======== Listing ========
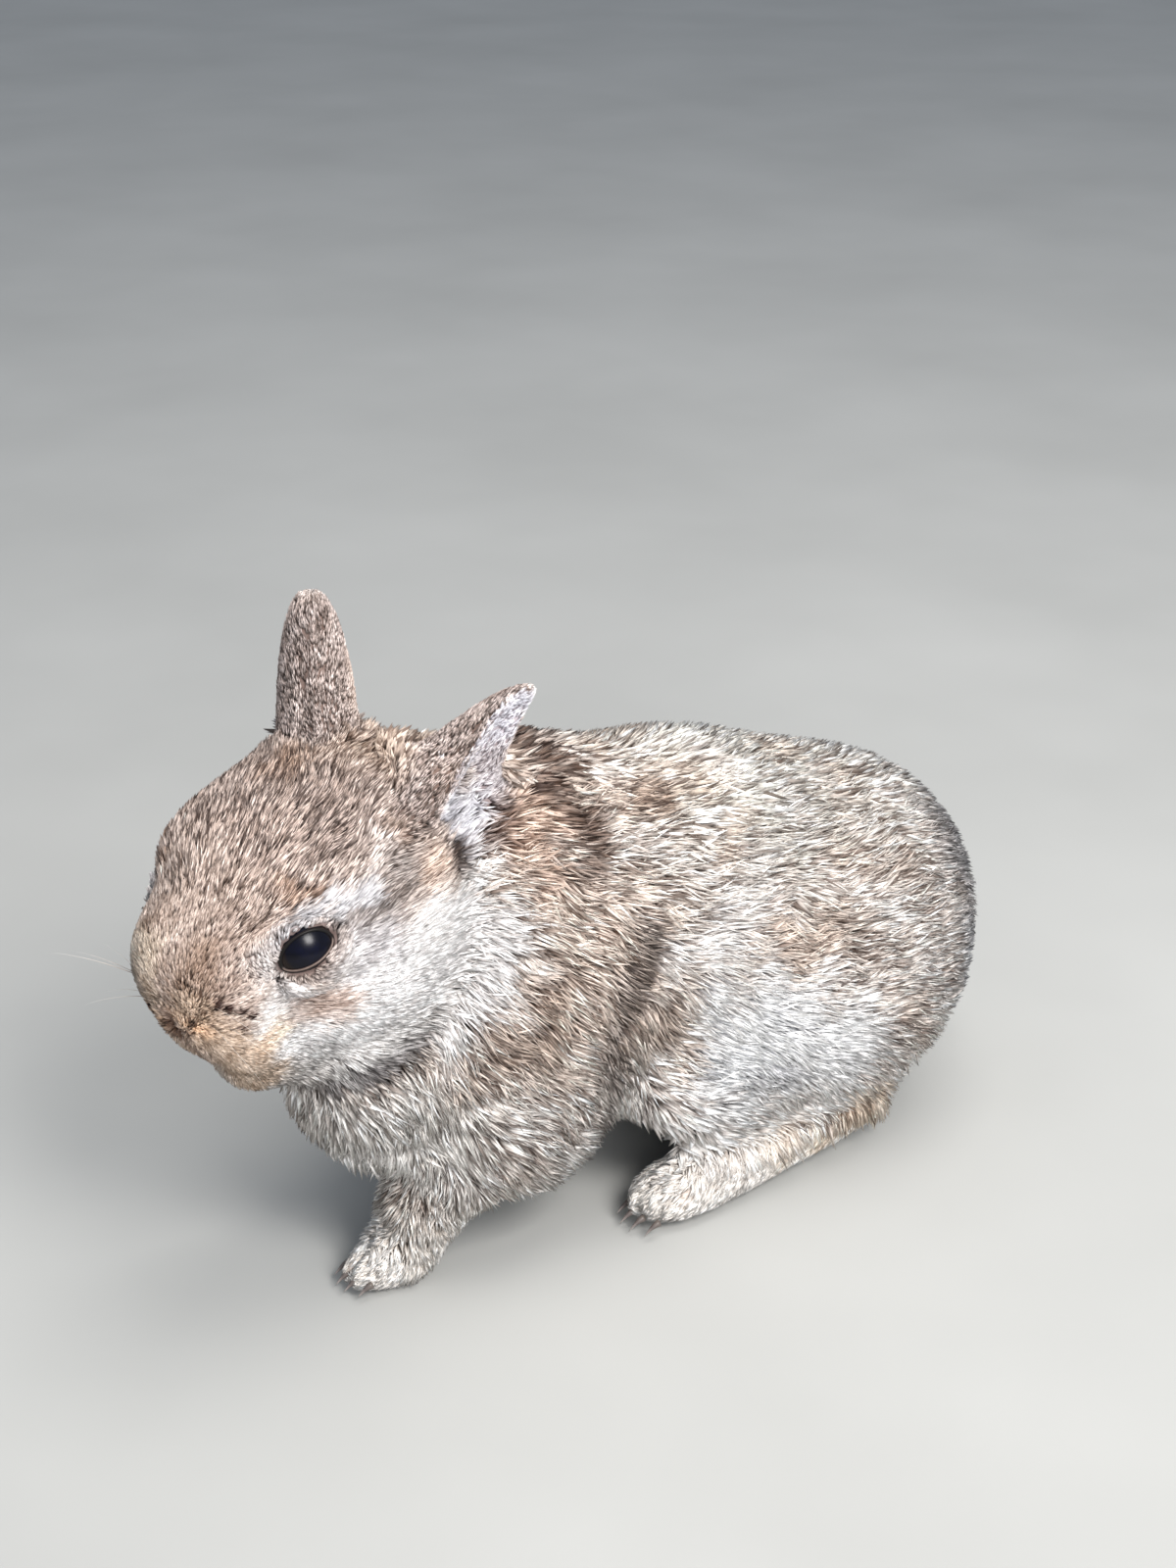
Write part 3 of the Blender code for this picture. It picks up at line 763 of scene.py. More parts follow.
# %% Ear frames
EAR_WAYS = {
    # from base to tip, and out of the cup's mouth
    "ear_left": ((0.74, -0.10, 0.68), (0.3, -0.9, -0.35)),
    "ear_right": ((0.14, 0.28, 0.97), (0.44, 0.76, -0.4)),
}
EAR_FRAMES = {}
for node, (axis, mouth) in EAR_WAYS.items():
    axis = unit(np.array(axis))
    mouth = unit(np.array(mouth) - axis * (np.array(mouth) @ axis))
    own = skin_points[part == FLESH.index(node)]
    root = own.mean(0) - axis * (own.mean(0) @ axis - (own @ axis).min())
    EAR_FRAMES[node] = (root, axis, mouth, float(np.ptp(own @ axis)))
    print(node, "length, mm:", round(EAR_FRAMES[node][3], 1))


# %% Ear markings
def ear_markings(points, outward, node):
    """Tip and base colours of an ear: mottled back, pale rim, grey inside. A point is inside where it faces
    the ear's heart, a line 6 mm out of the cup."""
    root, axis, mouth, length = EAR_FRAMES[node]
    arm = points - root
    rise = (arm @ axis) / length
    sideways = arm @ np.cross(mouth, axis)
    to_heart = root + axis * (arm @ axis)[:, None] + mouth * 6.0 - points
    inner = ease(-0.1, 0.35, (to_heart * outward).sum(1) / np.linalg.norm(to_heart, axis=1))
    inner = inner * ease(0.0, 0.12, rise)
    mottle = ease(-0.6, 1.0, waves(points, 5, 21))
    rim = ease(0.8, 1.0, np.abs(sideways) / 7.5) * ease(0.3, 0.5, rise)
    rear = sideways * (-1 if node == "ear_right" else 1)
    return layered(len(points), [
        (1.0, (82, 76, 74), (35, 31, 29)),
        (0.5 * mottle, (62, 55, 52), (25, 22, 20)),
        (0.8 * rim * (1 - inner), (84, 77, 73), (46, 39, 35)),
        (0.5 * ease(0.25, 0.0, rise) * (1 - inner), (84, 73, 64), (36, 28, 23)),
        (inner, (87, 87, 90), (70, 68, 71)),
        # painted shade on the inside of the ear along its rear edge
        (0.35 * inner * ease(-6.0, -7.2, rear), (68, 61, 58), (34, 28, 26)),
        (inner * ease(0.2, 0.05, rise), (58, 52, 50), (30, 25, 24)),
        (ease(0.94, 1.0, rise), (96, 92, 90), (50, 42, 38)),
    ])


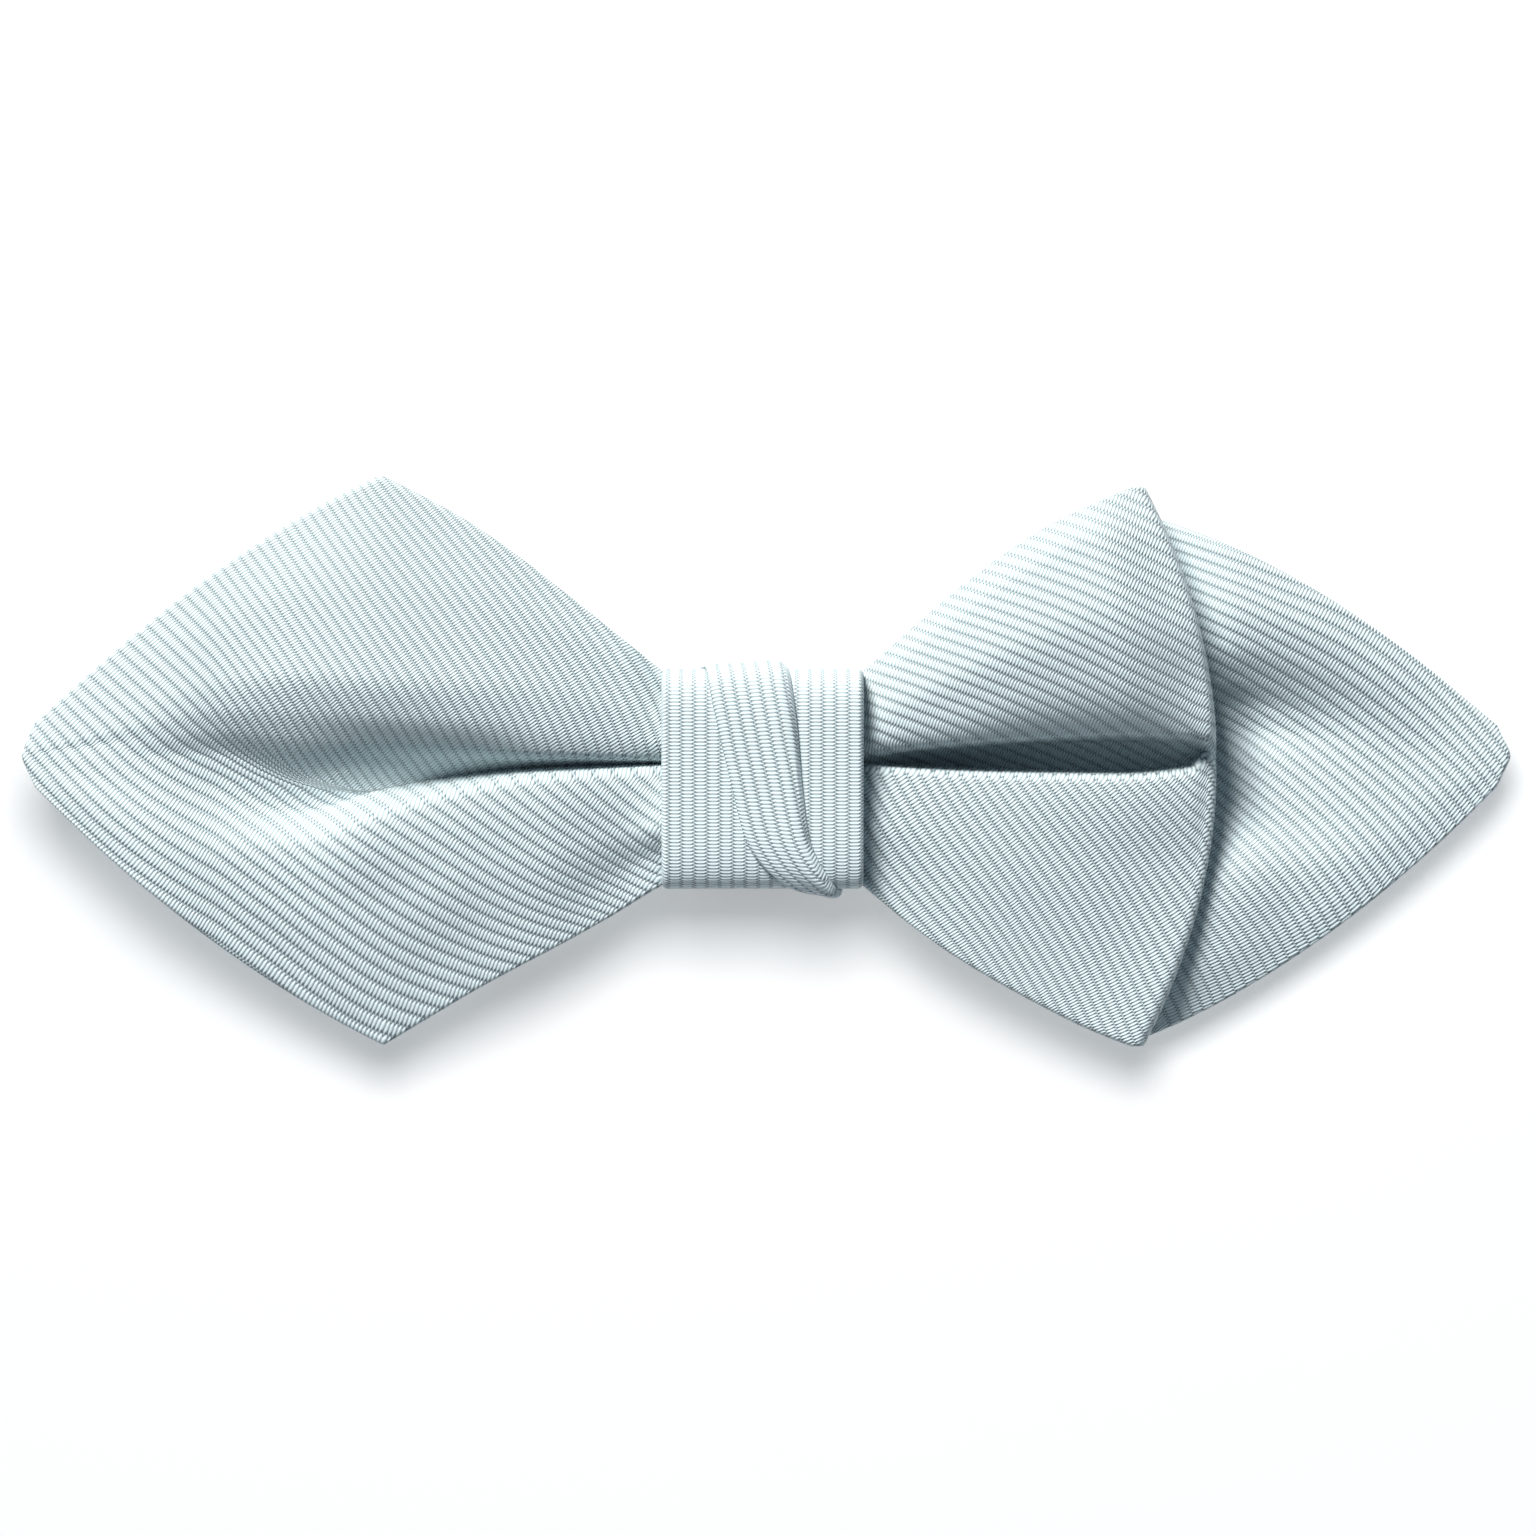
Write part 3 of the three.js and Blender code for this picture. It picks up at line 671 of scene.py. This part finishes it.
# %% Turn rows of points into a sheet
def from_rim(middle):
    """How far each point of a grid lies from the nearest edge, measured over the cloth."""
    rows, cols = middle.shape[:2]
    step_col = np.linalg.norm(np.diff(middle, axis=1), axis=2)
    from_left = np.concatenate([np.zeros((rows, 1)), np.cumsum(step_col, axis=1)], axis=1)
    from_right = from_left[:, -1:] - from_left
    step_row = np.linalg.norm(np.diff(middle, axis=0), axis=2)
    from_start = np.concatenate([np.zeros((1, cols)), np.cumsum(step_row, axis=0)], axis=0)
    from_end = from_start[-1:] - from_start
    return np.minimum(np.minimum(from_left, from_right), np.minimum(from_start, from_end))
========
Task statement
Copy, from the material above, each line in which the string "this" occurs.

The completed task
Write part 3 of the Blender code for this picture. It picks up at line 763 of scene.py. More parts follow.
Write part 3 of the three.js and Blender code for this picture. It picks up at line 671 of scene.py. This part finishes it.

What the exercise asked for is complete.